Crime and Justice Research Centre Seminar Series with speaker Associate Professor Hilde Tubex
Topic: Doing Research in the Indigenous Space
Date: Tuesday 13 February 2018
When: 4.00pm – 5.30pm
Venue: C Block, level 4, room C412,
QUT Gardens Point Campus,
2 George Street, Brisbane
Register: by Thursday 8 February 2018
by accepting calendar invitation or Emailing mailto:law.research@qut.edu.au.
Abstract:
Over the last years, the focus of Assoc Professor Tubex’s research has been on Indigenous Peoples in the criminal justice system. Being a criminologist / penologist, this focus is not surprising, given the enormous overrepresentation of Indigenous Peoples in our punitive system.
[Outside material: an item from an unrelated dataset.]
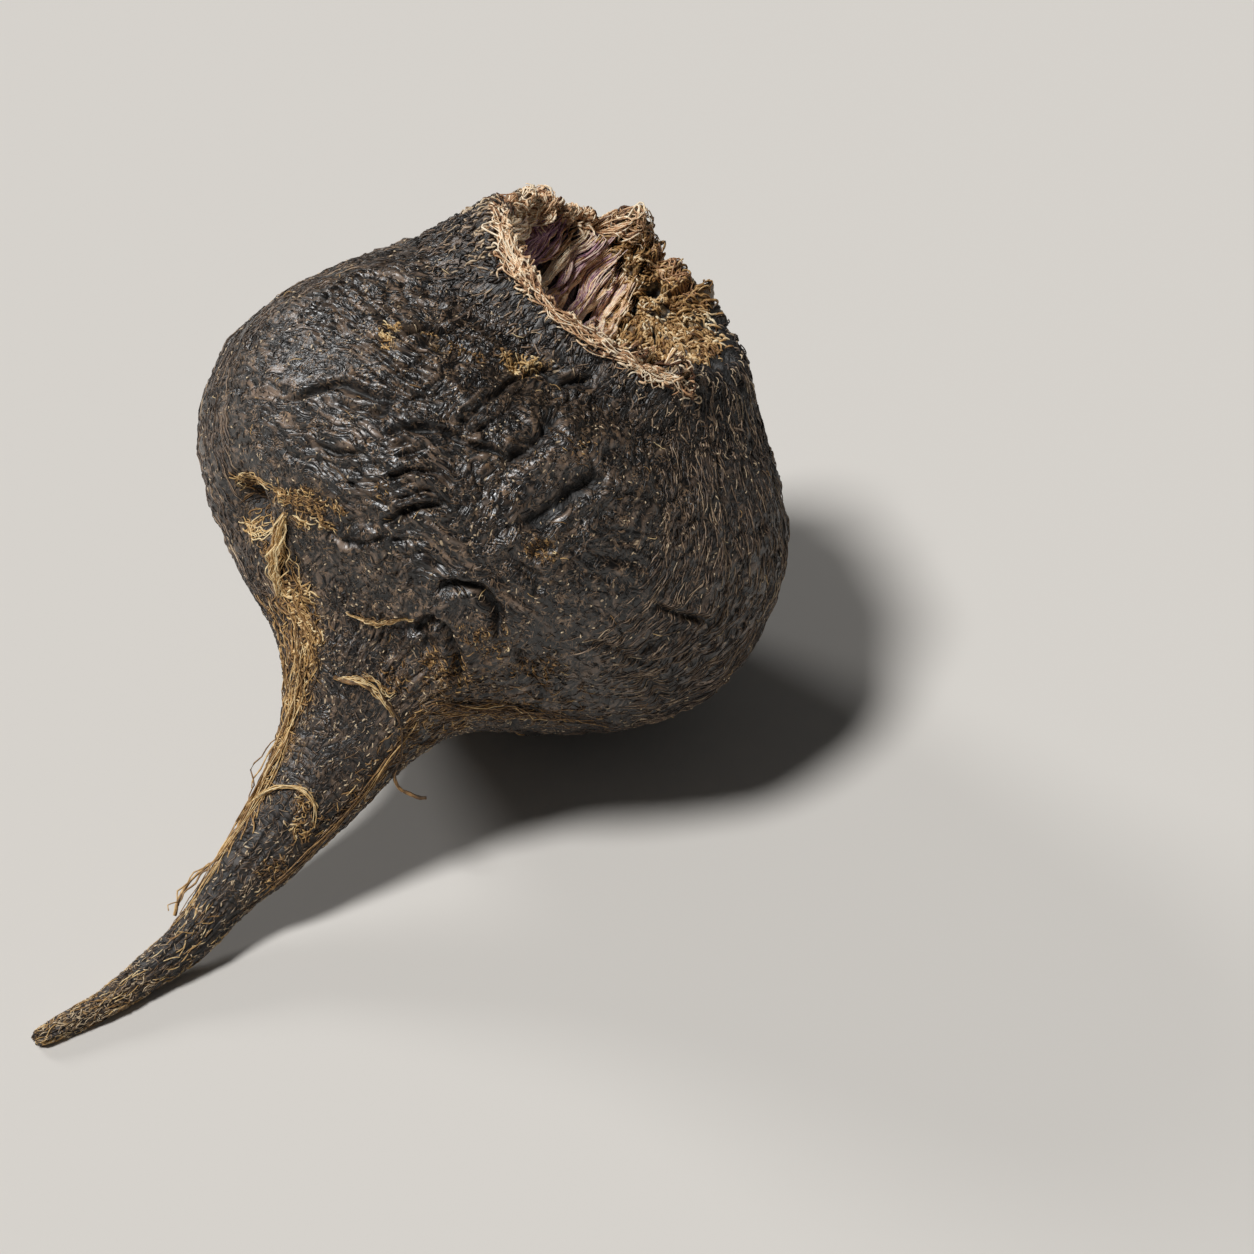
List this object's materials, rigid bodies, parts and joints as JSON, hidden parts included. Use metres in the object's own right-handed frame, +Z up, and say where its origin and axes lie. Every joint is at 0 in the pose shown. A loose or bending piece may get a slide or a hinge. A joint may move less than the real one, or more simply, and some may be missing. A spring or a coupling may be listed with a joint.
{
  "type": "maca root",
  "caption": "Whole fresh black maca root: squat lobed body with a dished leaf-scar crown and a long curved tap root, lying on its side.",
  "frame": {"origin": "on the surface that the root lies on, under the middle of its bounding box", "axes": "+Z up from the surface; +X and +Y lie in it, with the tap root running towards -X and -Y"},
  "size_m": [0.0604, 0.0692, 0.0466],
  "materials": {
    "root_skin": "near-black wrinkled root skin with a waxy grey sheen and tan fibres"
  },
  "bodies": {
    "root": {"maca_root": "root_skin"}
  },
  "joints": []
}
She has built experience over three research projects; starting with the ARC Future Fellowship in which she studied different penal cultures within Australia, based on the different imprisonment rates between Australian jurisdictions, with a particular focus on Indigenous overrepresentation. In this research she studied the causes of Indigenous offending and their presence in the criminal justice system from a theoretical perspective, followed by field work in the Kimberley in WA and Darwin and Alice Springs in the NT. In an ARC Linkage she is CI on a project investigating the validity of risk assessment tools for Indigenous sex offenders. Her specific role is to assist in the development of a methodology to establish culturally appropriate risk assessment tools, alongside an Indigenous psychologist and an Indigenous reference group. She recently completed a CRG funded project on building effective throughcare strategies for Indigenous offenders in WA and the NT, for which they did fieldwork in regional and remote communities in the Kimberley, Darwin, Alice Springs and the Tiwi Islands. They conducted 38 interviews involving 59 people from these communities and their service providers, using yarning as a data collection tool. However, doing research in the Indigenous space, being a non-Indigenous person, is not evident. In this presentation Assoc Professor Tubex would like to share her experiences over these projects and discuss consequences for practice and theory building
Associate Professor Hilde Tubex
Hilde Tubex is Associate Professor and Deputy Head of School, Research at the Law School of the University of Western Australia. Her areas of expertise are comparative criminology, and penal policy, Indigenous peoples and the criminal justice system. Between 2007 and 2011, she worked at the Department of Corrective Services in WA as Team Leader Research and Evaluation. Before migrating to Australia, Hilde worked as a researcher/lecturer at the Free University of Brussels, and as an advisor to the Belgian Minister of Justice and the Council of Europe.